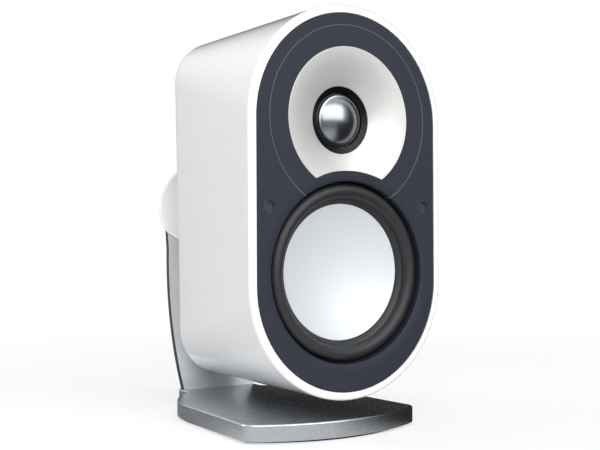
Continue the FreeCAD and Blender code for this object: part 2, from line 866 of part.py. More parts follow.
def make_baffle():
    """The front plate, with its origin in the woofer's middle."""
    body = new_body("front_baffle", y=front, z=woofer_height)
    half, tall = pocket_half - mm.fit_gap, pocket_tall - mm.fit_gap
    face = stadium(new_sketch(body, "XZ_Plane"), half, tall, woofer_drop)
    feature(body, "Pad", face, mm.baffle_thick, turned=True)
    dress(body, "Chamfer", lambda end: near(end.y, NOTHING), mm.baffle_edge)
    cut(body, disc(new_sketch(body, "XZ_Plane"), woofer_hole), both=True)
    throat = lune(new_sketch(body, "XZ_Plane"), mm.waveguide_radius + mm.fit_gap, cove_radius, drivers_apart)
    cut(body, throat, both=True)
    step = new_sketch(body, "XZ_Plane", -mm.flange_depth)
    lune(step, mm.waveguide_radius + mm.waveguide_flange + mm.fit_gap, cove_radius, drivers_apart)
    cut(body, step, mm.baffle_thick)
    cove = outline(new_sketch(body, "YZ_Plane"), [
        (-mm.cove_depth, woofer_hole - mm.cove), (NOTHING, cove_radius),
        (mm.cove_depth, woofer_hole), (mm.cove_depth, woofer_hole - mm.cove)])
    groove = body.newObject("PartDesign::Groove", "front_baffle_cove")
    groove.Profile = cove
    groove.ReferenceAxis = (cove, ["H_Axis"])
    groove.Angle = 360
    seam = new_sketch(body, "XZ_Plane")
    disc(seam, mm.seam_radius, NOTHING, drivers_apart)
    disc(seam, mm.seam_radius - mm.seam_width, NOTHING, drivers_apart)
    cut(body, seam, mm.seam_depth)
    for x in (-socket_x, socket_x):
        hole = new_sketch(body, "XZ_Plane")
        disc(hole, mm.socket_radius + mm.socket_wall + mm.run_gap, x, woofer_drop - mm.socket_drop)
        cut(body, hole, mm.socket_depth)
    for degrees in screw_turns:
        thread = new_sketch(body, "XZ_Plane", -mm.baffle_thick)
        disc(thread, mm.basket_screw_shank + mm.run_gap, *around(screw_circle, degrees))
        cut(body, thread, mm.basket_screw_bite + mm.fit_gap, turned=True)


def make_baffle_trim():
    seal = new_body("baffle_gasket", y=front, z=middle)
    rim = new_sketch(seal, "XZ_Plane", -mm.baffle_thick)
    stadium(rim, pocket_half - mm.fit_gap, pocket_tall - mm.fit_gap)
    stadium(rim, pocket_half - mm.ledge, pocket_tall - mm.ledge)
    feature(seal, "Pad", rim, mm.seal_thick, turned=True)
    cups = []
    for x in (-socket_x, socket_x):
        place_of = (x, front + mm.socket_depth, middle - mm.socket_drop, Vector(0, -1, 0))
        outer = rod("socket_outer", mm.socket_radius + mm.socket_wall, mm.socket_depth, *place_of)
        bore = (x, front + mm.socket_depth - mm.socket_wall, middle - mm.socket_drop, Vector(0, -1, 0))
        inner = rod("socket_inner", mm.socket_radius, mm.socket_depth, *bore)
        cups.append(subtract("socket", outer, inner))
    keep(joined("grille_sockets", "Compound", cups), "grille_sockets")


make_shell()
make_baffle()
make_baffle_trim()


# ---------------------------------------------------------------- woofer

land_outer = woofer_hole - mm.land_gap
roll_outer = land_outer - mm.land_width
roll_inner = roll_outer - mm.roll_width
cone_radius = roll_inner - mm.cone_lap
basket_lip = roll_outer - mm.lip_lap
basket_shoulder = basket_radius - mm.flange_reach
flange_back = baffle_back + mm.basket_flange
basket_end = baffle_back + mm.basket_length
basket_plate = basket_end - mm.basket_wall
shelf_back = mm.shelf_depth + mm.spider_shelf
dish_radius = (cone_radius * cone_radius + mm.cone_dish * mm.cone_dish) / (2 * mm.cone_dish)
cone_middle = mm.cone_edge_depth + mm.cone_dish
winding_radius = mm.coil_radius + mm.winding
motor_front = basket_end
motor_magnet = motor_front + mm.top_plate
motor_yoke = motor_magnet + mm.magnet_thick
motor_back = motor_yoke + mm.yoke_plate


def sagitta(radius, across, along):
    """How far an arc of a radius stands off the chord that spans two distances."""
    return radius - root(radius * radius - (across * across + along * along) / 4)


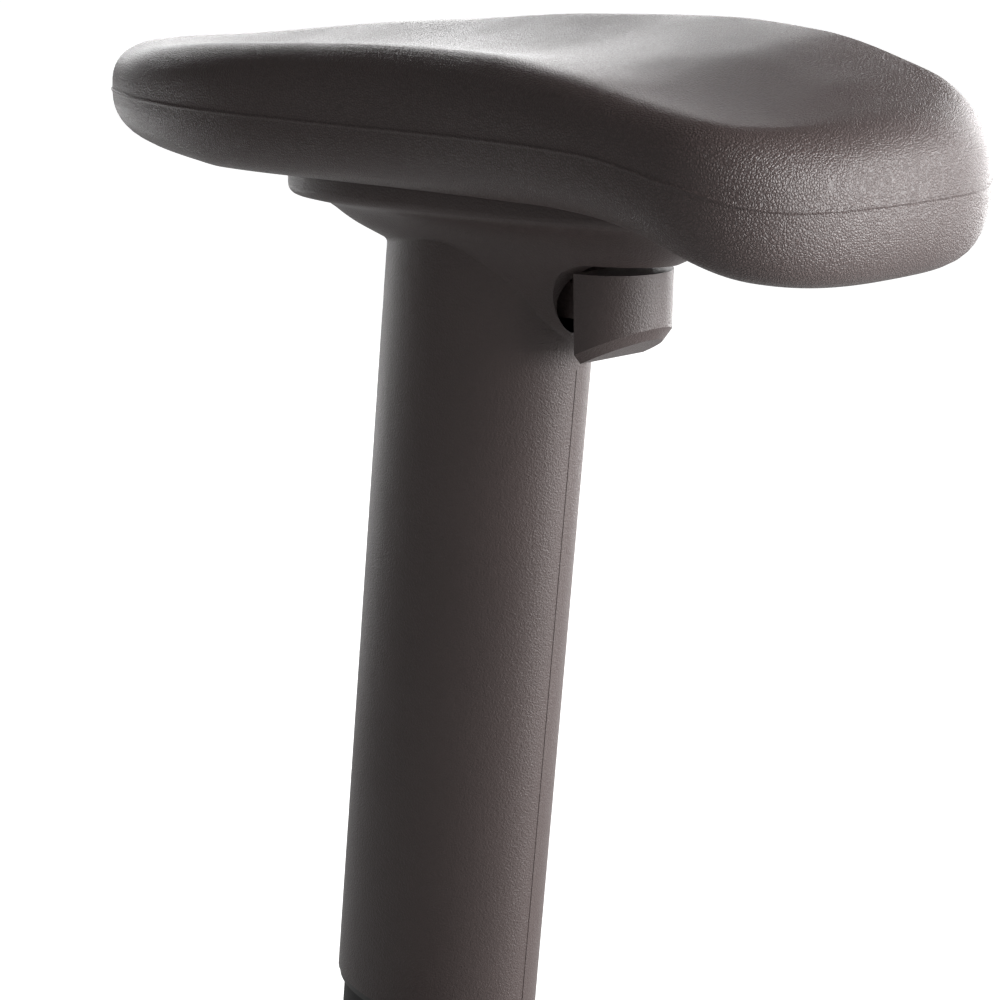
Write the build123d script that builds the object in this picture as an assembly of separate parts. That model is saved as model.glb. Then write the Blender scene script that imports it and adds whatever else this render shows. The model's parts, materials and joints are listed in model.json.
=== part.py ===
from build123d import *
import math
import os

# Height-adjustable chair armrest: padded arm, flared plastic sleeve with a release
# lever, and a notched steel upright on a slotted seat plate.
# Millimetres. +X is forward on the chair, +Y outboard, +Z up.
# The origin is the centre of the seat plate's two slots, on the plate's top face.

# ---------------------------------------------------------------- placement
LEAN = 6.0                      # forward lean of the column, degrees
COLUMN_Y = 95.0                 # column axis, outboard of the slots
FLANGE_Z = 250.0                # underside edge of the flange above the plate
FLANGE_X = FLANGE_Z * math.tan(math.radians(LEAN))
DECK = Pos(FLANGE_X, COLUMN_Y, FLANGE_Z)      # level frame at the flange centre
COLUMN = DECK * Rot(0, LEAN, 0)               # same centre, Z along the column
CLEAR = 0.3                     # gap between bodies that slide past each other

# ---------------------------------------------------------------- sleeve and flange
SLEEVE_A = 31.0                 # outer half-length of the column's ellipse, along X
SLEEVE_B = 20.0                 # outer half-width, along Y
SLEEVE_WALL = 3.0
SLEEVE_BOTTOM = -215.0          # along the column, below the flange
RIM_TOP = 4.7                   # flange rim height, where the pad rests
RIM_EDGE_ROUND = 2.5            # round between the rim and the flare
COLUMN_CREASE_ROUND = 1.5       # round where the flare meets the column
RIM_REAR = 60.0
RIM_FRONT = 84.0
RIM_SIDE = 34.0
REAR_SQUARENESS = 2.6           # superellipse exponent of the flange's rear half

# flare sections: depth below the flange, then rear, side and front reach
FLARE = [
    (0.0, 60.0, 34.0, 84.0),
    (3.0, 54.5, 28.2, 77.5),
    (6.0, 48.8, 22.8, 71.0),
    (9.5, 41.5, 20.2, 63.5),
    (14.0, 32.0, 18.0, 53.5),
    (19.0, 26.0, 15.4, 44.5),
    (25.0, 21.5, 13.4, 36.5),
    (31.0, 17.5, 10.6, 30.5),
    (37.0, 13.0, 6.0, 26.0),
]
PARTING_PROUD = 0.12            # moulding line on the column's front
PARTING_WIDTH = 0.5

LEVER_HOLE_R = 9.2
LEVER_HOLE_X = 39.0             # middle of the 30 mm bore cut for the lever
LEVER_HOLE_Z = -22.6
PADDLE_ROOF = -12.5             # the flare is cut level above the paddle
PADDLE_ROOM = (42.0, -26.6, 14.1)   # with a round back: centre X, Z and radius

# ---------------------------------------------------------------- pad
PAD_REAR = -128.0
PAD_FRONT = 124.5
PAD_REAR_TURN = -38.0           # where the rear plan curve starts
PAD_FRONT_TURN = 98.0           # where the front plan curve starts
PAD_HALF = 49.0                 # half-width of the pad at mid length
PAD_SEAM = 15.3                 # seam above the pad's underside
PAD_CREST = 34.0                # side crest above the underside
PAD_DISH = 3.5                  # depth of the arm hollow
DROOP_START = 52.0
DROOP_R = 125.0                 # radius of the bend that starts the droop
DROOP_BEND = 36.0               # length of that bend

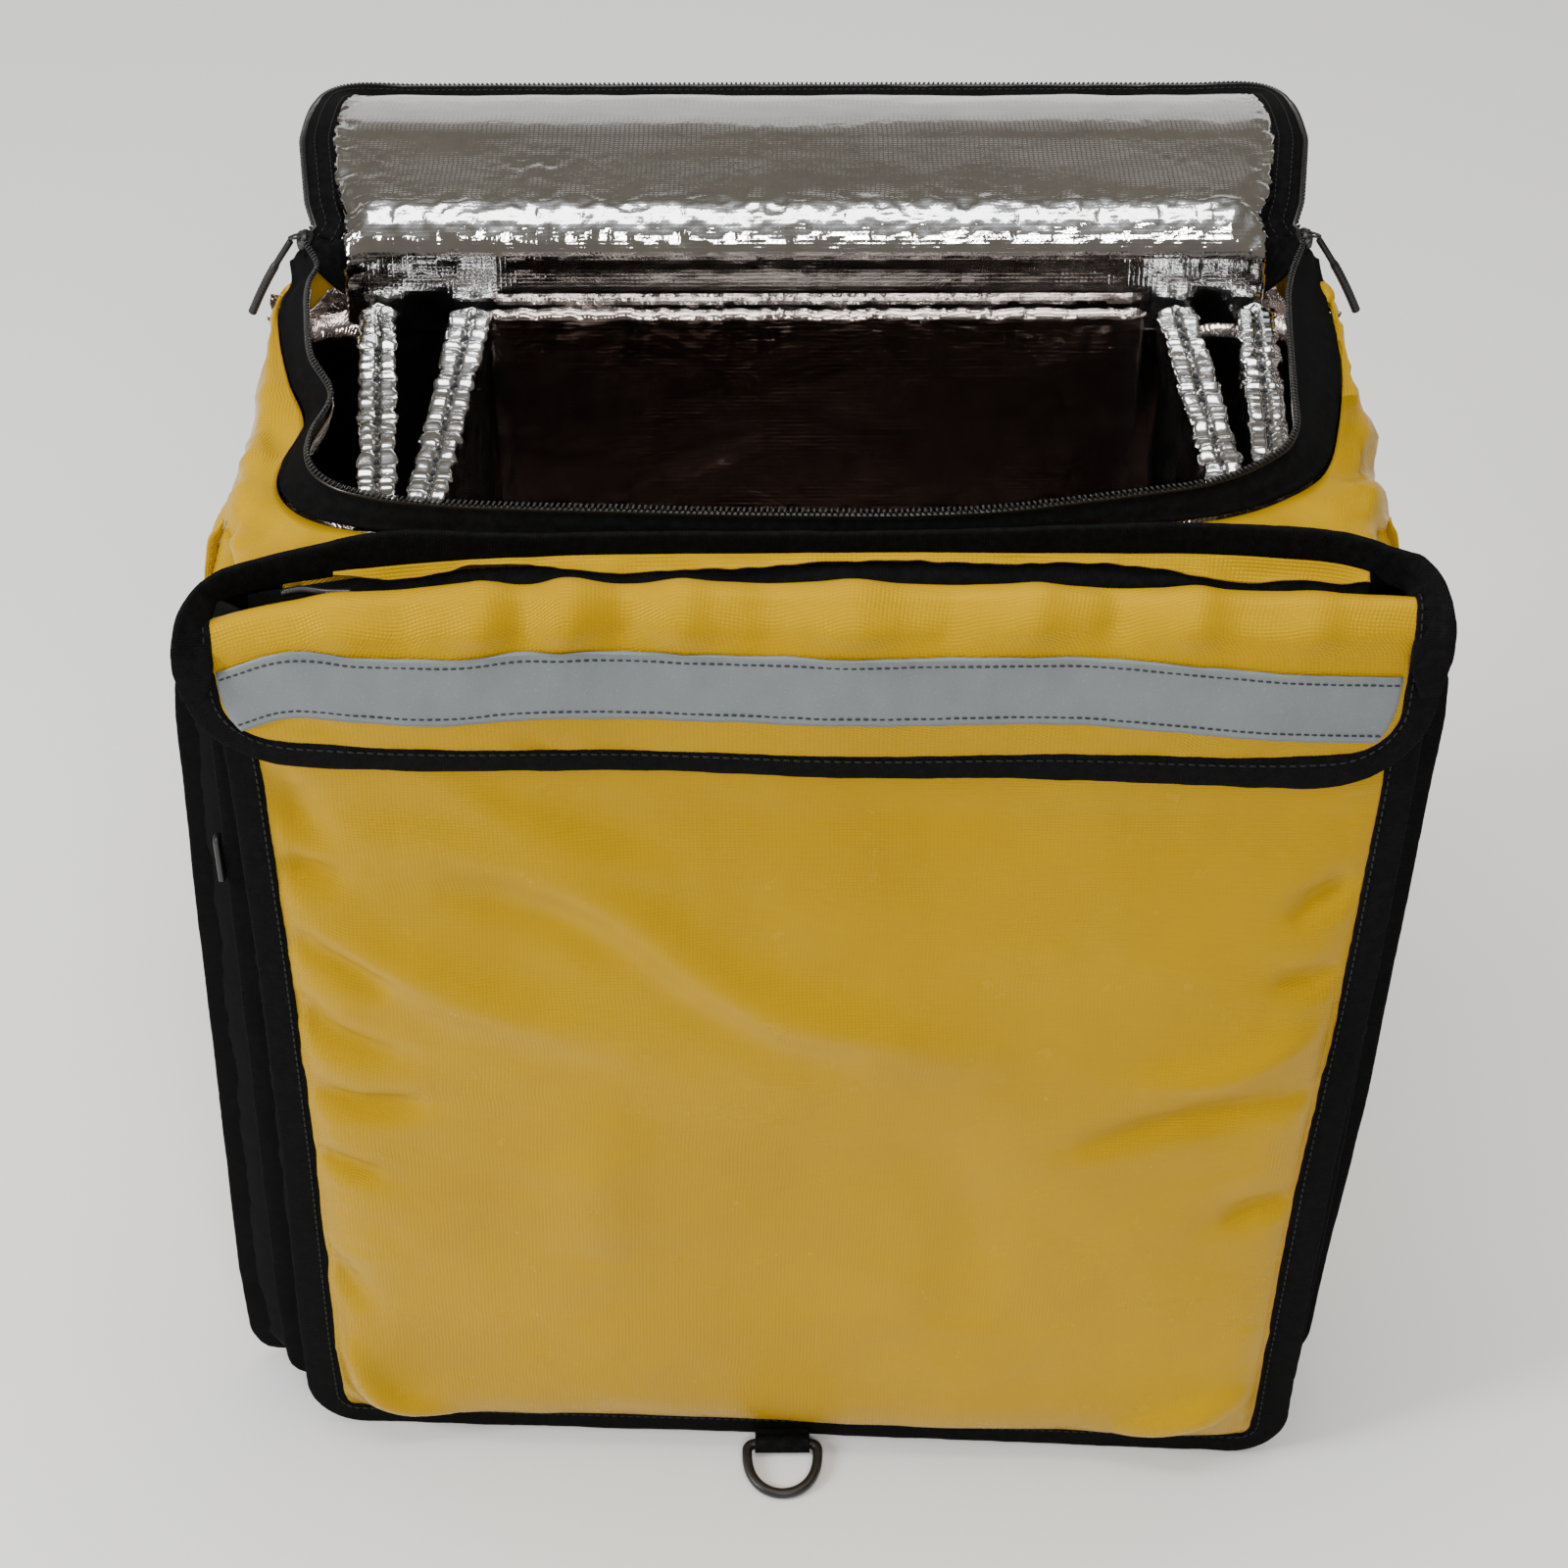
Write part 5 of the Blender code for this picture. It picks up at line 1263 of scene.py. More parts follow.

▬▬▬▬▬▬

Objective :: Copy out all the records exactly, excluding pictures.

Task output ::
Continue the FreeCAD and Blender code for this object: part 2, from line 866 of part.py. More parts follow.
def make_baffle():
    """The front plate, with its origin in the woofer's middle."""
    body = new_body("front_baffle", y=front, z=woofer_height)
    half, tall = pocket_half - mm.fit_gap, pocket_tall - mm.fit_gap
    face = stadium(new_sketch(body, "XZ_Plane"), half, tall, woofer_drop)
    feature(body, "Pad", face, mm.baffle_thick, turned=True)
    dress(body, "Chamfer", lambda end: near(end.y, NOTHING), mm.baffle_edge)
    cut(body, disc(new_sketch(body, "XZ_Plane"), woofer_hole), both=True)
    throat = lune(new_sketch(body, "XZ_Plane"), mm.waveguide_radius + mm.fit_gap, cove_radius, drivers_apart)
    cut(body, throat, both=True)
    step = new_sketch(body, "XZ_Plane", -mm.flange_depth)
    lune(step, mm.waveguide_radius + mm.waveguide_flange + mm.fit_gap, cove_radius, drivers_apart)
    cut(body, step, mm.baffle_thick)
    cove = outline(new_sketch(body, "YZ_Plane"), [
        (-mm.cove_depth, woofer_hole - mm.cove), (NOTHING, cove_radius),
        (mm.cove_depth, woofer_hole), (mm.cove_depth, woofer_hole - mm.cove)])
    groove = body.newObject("PartDesign::Groove", "front_baffle_cove")
    groove.Profile = cove
    groove.ReferenceAxis = (cove, ["H_Axis"])
    groove.Angle = 360
    seam = new_sketch(body, "XZ_Plane")
    disc(seam, mm.seam_radius, NOTHING, drivers_apart)
    disc(seam, mm.seam_radius - mm.seam_width, NOTHING, drivers_apart)
    cut(body, seam, mm.seam_depth)
    for x in (-socket_x, socket_x):
        hole = new_sketch(body, "XZ_Plane")
        disc(hole, mm.socket_radius + mm.socket_wall + mm.run_gap, x, woofer_drop - mm.socket_drop)
        cut(body, hole, mm.socket_depth)
    for degrees in screw_turns:
        thread = new_sketch(body, "XZ_Plane", -mm.baffle_thick)
        disc(thread, mm.basket_screw_shank + mm.run_gap, *around(screw_circle, degrees))
        cut(body, thread, mm.basket_screw_bite + mm.fit_gap, turned=True)


def make_baffle_trim():
    seal = new_body("baffle_gasket", y=front, z=middle)
    rim = new_sketch(seal, "XZ_Plane", -mm.baffle_thick)
    stadium(rim, pocket_half - mm.fit_gap, pocket_tall - mm.fit_gap)
    stadium(rim, pocket_half - mm.ledge, pocket_tall - mm.ledge)
    feature(seal, "Pad", rim, mm.seal_thick, turned=True)
    cups = []
    for x in (-socket_x, socket_x):
        place_of = (x, front + mm.socket_depth, middle - mm.socket_drop, Vector(0, -1, 0))
        outer = rod("socket_outer", mm.socket_radius + mm.socket_wall, mm.socket_depth, *place_of)
        bore = (x, front + mm.socket_depth - mm.socket_wall, middle - mm.socket_drop, Vector(0, -1, 0))
        inner = rod("socket_inner", mm.socket_radius, mm.socket_depth, *bore)
        cups.append(subtract("socket", outer, inner))
    keep(joined("grille_sockets", "Compound", cups), "grille_sockets")


make_shell()
make_baffle()
make_baffle_trim()


# ---------------------------------------------------------------- woofer

land_outer = woofer_hole - mm.land_gap
roll_outer = land_outer - mm.land_width
roll_inner = roll_outer - mm.roll_width
cone_radius = roll_inner - mm.cone_lap
basket_lip = roll_outer - mm.lip_lap
basket_shoulder = basket_radius - mm.flange_reach
flange_back = baffle_back + mm.basket_flange
basket_end = baffle_back + mm.basket_length
basket_plate = basket_end - mm.basket_wall
shelf_back = mm.shelf_depth + mm.spider_shelf
dish_radius = (cone_radius * cone_radius + mm.cone_dish * mm.cone_dish) / (2 * mm.cone_dish)
cone_middle = mm.cone_edge_depth + mm.cone_dish
winding_radius = mm.coil_radius + mm.winding
motor_front = basket_end
motor_magnet = motor_front + mm.top_plate
motor_yoke = motor_magnet + mm.magnet_thick
motor_back = motor_yoke + mm.yoke_plate


def sagitta(radius, across, along):
    """How far an arc of a radius stands off the chord that spans two distances."""
    return radius - root(radius * radius - (across * across + along * along) / 4)


Write the build123d script that builds the object in this picture as an assembly of separate parts. That model is saved as model.glb. Then write the Blender scene script that imports it and adds whatever else this render shows. The model's parts, materials and joints are listed in model.json.
=== part.py ===
from build123d import *
import math
import os

# Height-adjustable chair armrest: padded arm, flared plastic sleeve with a release
# lever, and a notched steel upright on a slotted seat plate.
# Millimetres. +X is forward on the chair, +Y outboard, +Z up.
# The origin is the centre of the seat plate's two slots, on the plate's top face.

# ---------------------------------------------------------------- placement
LEAN = 6.0                      # forward lean of the column, degrees
COLUMN_Y = 95.0                 # column axis, outboard of the slots
FLANGE_Z = 250.0                # underside edge of the flange above the plate
FLANGE_X = FLANGE_Z * math.tan(math.radians(LEAN))
DECK = Pos(FLANGE_X, COLUMN_Y, FLANGE_Z)      # level frame at the flange centre
COLUMN = DECK * Rot(0, LEAN, 0)               # same centre, Z along the column
CLEAR = 0.3                     # gap between bodies that slide past each other

# ---------------------------------------------------------------- sleeve and flange
SLEEVE_A = 31.0                 # outer half-length of the column's ellipse, along X
SLEEVE_B = 20.0                 # outer half-width, along Y
SLEEVE_WALL = 3.0
SLEEVE_BOTTOM = -215.0          # along the column, below the flange
RIM_TOP = 4.7                   # flange rim height, where the pad rests
RIM_EDGE_ROUND = 2.5            # round between the rim and the flare
COLUMN_CREASE_ROUND = 1.5       # round where the flare meets the column
RIM_REAR = 60.0
RIM_FRONT = 84.0
RIM_SIDE = 34.0
REAR_SQUARENESS = 2.6           # superellipse exponent of the flange's rear half

# flare sections: depth below the flange, then rear, side and front reach
FLARE = [
    (0.0, 60.0, 34.0, 84.0),
    (3.0, 54.5, 28.2, 77.5),
    (6.0, 48.8, 22.8, 71.0),
    (9.5, 41.5, 20.2, 63.5),
    (14.0, 32.0, 18.0, 53.5),
    (19.0, 26.0, 15.4, 44.5),
    (25.0, 21.5, 13.4, 36.5),
    (31.0, 17.5, 10.6, 30.5),
    (37.0, 13.0, 6.0, 26.0),
]
PARTING_PROUD = 0.12            # moulding line on the column's front
PARTING_WIDTH = 0.5

LEVER_HOLE_R = 9.2
LEVER_HOLE_X = 39.0             # middle of the 30 mm bore cut for the lever
LEVER_HOLE_Z = -22.6
PADDLE_ROOF = -12.5             # the flare is cut level above the paddle
PADDLE_ROOM = (42.0, -26.6, 14.1)   # with a round back: centre X, Z and radius

# ---------------------------------------------------------------- pad
PAD_REAR = -128.0
PAD_FRONT = 124.5
PAD_REAR_TURN = -38.0           # where the rear plan curve starts
PAD_FRONT_TURN = 98.0           # where the front plan curve starts
PAD_HALF = 49.0                 # half-width of the pad at mid length
PAD_SEAM = 15.3                 # seam above the pad's underside
PAD_CREST = 34.0                # side crest above the underside
PAD_DISH = 3.5                  # depth of the arm hollow
DROOP_START = 52.0
DROOP_R = 125.0                 # radius of the bend that starts the droop
DROOP_BEND = 36.0               # length of that bend

Write part 5 of the Blender code for this picture. It picks up at line 1263 of scene.py. More parts follow.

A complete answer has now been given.